Idioma

 

In the National Palace, Enrique Pena Nieto established the foundation upon which his government will be built.  The focal point of his message was how the authority and responsibility of the Mexican State, forgotten and ignored for at least the last eighteen years, will be recovered during his six-year term.

This explains why he chose, as his first act of government, to call for a “Pact for Mexico” amongst the three main political powers in the country.

What does this pact mean?  What is its essence?  It means that the President of Mexico has taken up the constitutional, ethical and political obligation of seeking multilateral agreements to achieve stability in the country.

Instead of making a declaration of war, like what the Presidency did six years ago, on December 1st, a declaration of peace was made.  The incoming government committed itself to using all of the judicial, economic and political resources at hand to make it happen.

Perhaps this is the reason why Pena Nieto didn’t use the terms “drug dealing”, “organized crime” and “drug cartels” in his first three public appearances as the President of Mexico.  We could say that one of the first things he managed to do was “de-drug” political discourse.

Without being explicit or firing a single shot, the Mexican Head of State’s first move was to defeat organized crime by excluding it from the conversation.

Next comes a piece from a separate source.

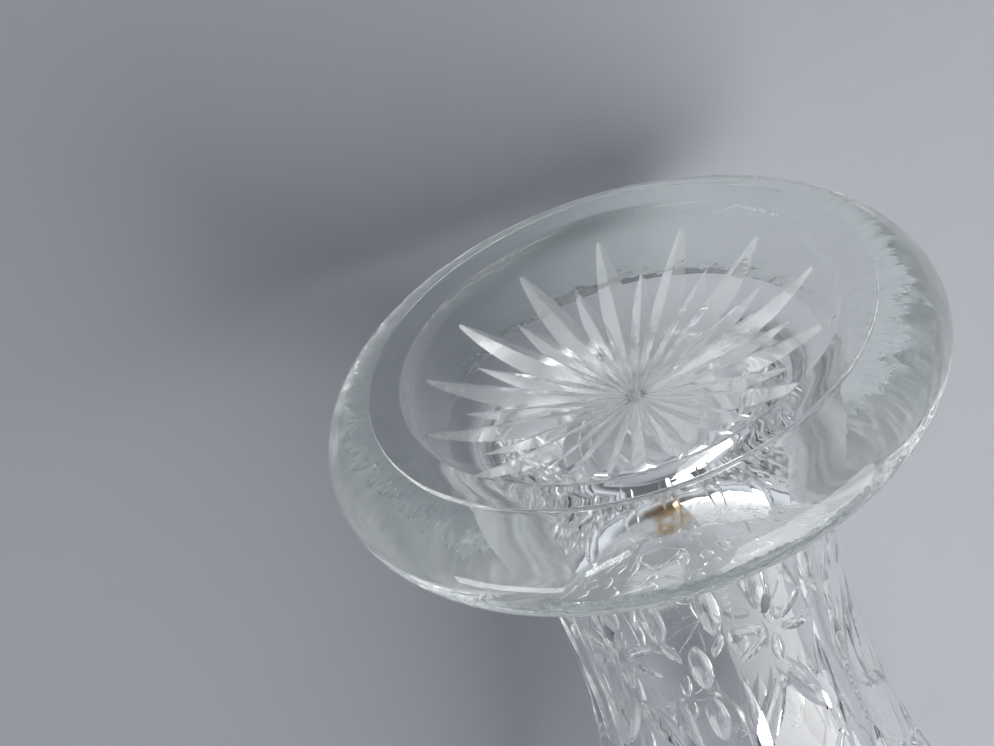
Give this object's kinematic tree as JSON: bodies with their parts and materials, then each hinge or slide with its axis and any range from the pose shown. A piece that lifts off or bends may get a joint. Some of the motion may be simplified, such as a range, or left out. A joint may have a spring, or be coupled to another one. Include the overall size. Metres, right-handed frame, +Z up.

He didn’t mention organized crime when he talked to the Armed Forces, either.  He didn’t talk like a war-monger, like someone who would just as soon wear a military uniform as a suit and tie, but rather as a President who asked the Army and Navy for the one, essential thing to be able to keep the peace in Mexico: their loyalty to their country.

This doesn’t mean that he is evading or forgetting about one of the most serious problems facing the country right now, such is the war on drugs.  What he did was come up with a plan with solutions that are completely different from those that had come before.

What is the plan?  It is explained throughout the first 13 government decisions that he announced in the National Palace and in the 95 points detailed in the Pact for Mexico.

Instead of more soldiers, tanks, police officers and prisons, Pena Nieto’s government seems to want to get at the social roots of organized crime: poverty, hunger, unemployment, a failing education system and moral decay.

The presentation that Pena Nieto gave in the National Palace offers up another interesting point.  He dared to bring up the topic of “factual powers”.  The applause-meter hit its high mark when he mentioned that teachers would no longer hold posts for life if they didn’t have the merits to back it up.

Something else remained clear this past December 1st: the difference between one person who goes about and explains how they will rebuild the country, and another person who insists on destroying it.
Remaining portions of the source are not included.